No, I don't know how this fits in with the rest of the game either

 

It’s completely baffling – as if the person producing the backgrounds wasn’t told what kind of game they were creating art for. Worse still, the background featured above is the only one used throughout the driving sections, leading to a repetitive experience that immediately crushes any sense of immersion.

Things could have been salvaged, perhaps, if the vehicular controls had been up to scratch, but there are major issues here too. Unfortunately, Technocop inherits a flaw here that was common in the home computer era: the driving controls seem to have been set up exclusively for Joysticks.

Due to the (presumable) clumsiness of having to keep the stick pointing upwards while steering, a common solution was to have the acceleration and brakes act more like cruise control settings than pedals: You don’t hold up to accelerate, you hold up to set the speed you want the car to accelerate to on its own. If that sounds weird, well it’s because it is. It doesn’t really feel like driving a car at all.

Once you’ve got your speed set up though, driving really isn’t much of a challenge. You don’t have to worry about on road obstacles (such as Roadblasters’ mines,) and the dastardly automotive criminal fraternity who occupy the roads don’t really put much effort into trying to stop you. Especially after you’ve blown them to pieces with your remarkably inconsistent roof-mounted cannon.

You might be driving against the clock, but all of the driving segments feel too short for the amount of time given. You’re never really in danger of either running out of time or wrecking you vehicle. Crumbs.

 

technocop

 

Inevitably then, you’ll reach your destination and pull over (not that there’s a physical destination to arrive at, mind you, your car just randomly pulls over randomly into green space,) and this is when the fun really begins.

Finally arriving into some run-down distopian surroundings, it’s your job to bust into the building in front of you and either kill or arrest the target – neutralizing anyone who gets in your way (though this doesn’t include score-deducting children and grannies, sadly.)

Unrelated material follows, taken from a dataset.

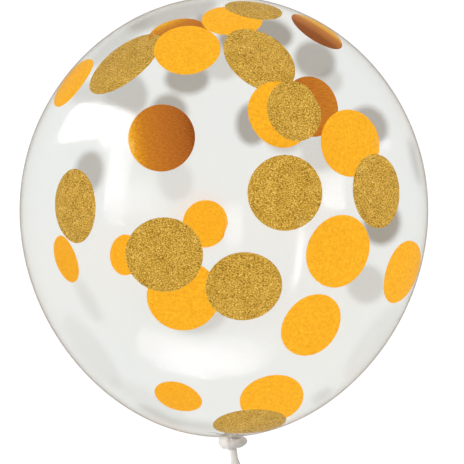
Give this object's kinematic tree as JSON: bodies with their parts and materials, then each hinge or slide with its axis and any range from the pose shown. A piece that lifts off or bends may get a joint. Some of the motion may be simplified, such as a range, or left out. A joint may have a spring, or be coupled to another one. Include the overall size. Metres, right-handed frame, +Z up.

Visually, things are a tad disappointing here. for a start, half of the screen is dedicated to a view of the Technocop’s arm computer. Though as a HUD this does provide you with some useful info (such as your health, stamina, and semi-useful radar that tells you where the target is,) it’s hard to see it for anything other than it is: a cheap hangover from the 8-bit era which allowed Speccy/C64 developers to cram the action into a much smaller number of pixels.

On top of this, the Technocop himself looks a little odd (if you’ve ever imagined what David Hasslehoff would have looked like had he stood in for Michael Jackson in the video for Thriller, this might well be the game for you,) and  the interior artwork is only ever so slightly less repetitive than the driving locations. This isn’t looking good, is it?

technocop

 

Sadly, the gameplay doesn’t always help matters either. In fact, the on-foot sections are as difficult as the driving sections are easy: Perps spawn both too close to the player and ready to pounce, making it very difficult to rattle enough shots into them before they’ve already had a chance to send some your way. This is especially true of the bosses, some of whom can kill you in one hit.

Time limits in these sections are also punishing. Sure, the level designs start off relatively simple, but by a couple of stages in a single wrong turn up one of the red-herring lift shafts will rob you of the time you need to catch your mark before they make their getaway.

This could possibly be forgivable if the Technocop controlled convincingly, but here too there are problems. From the canned, unwieldy leaping animations to the difficulty of executing a simple crouch, fire and reload manoeuvre, the game feels like it largely under-delivers here too. Especially since the Techno cop has such a weak arsenal. Though the kill shot/net shot dynamic is interesting, the game desperately cries out for the opportunity to upgrade to something either as powerful as Robocop’s Auto-9, or something that provides the variety of Dredd’s Lawgiver.

Oh dear, that’s quite a list of complaints isn’t it?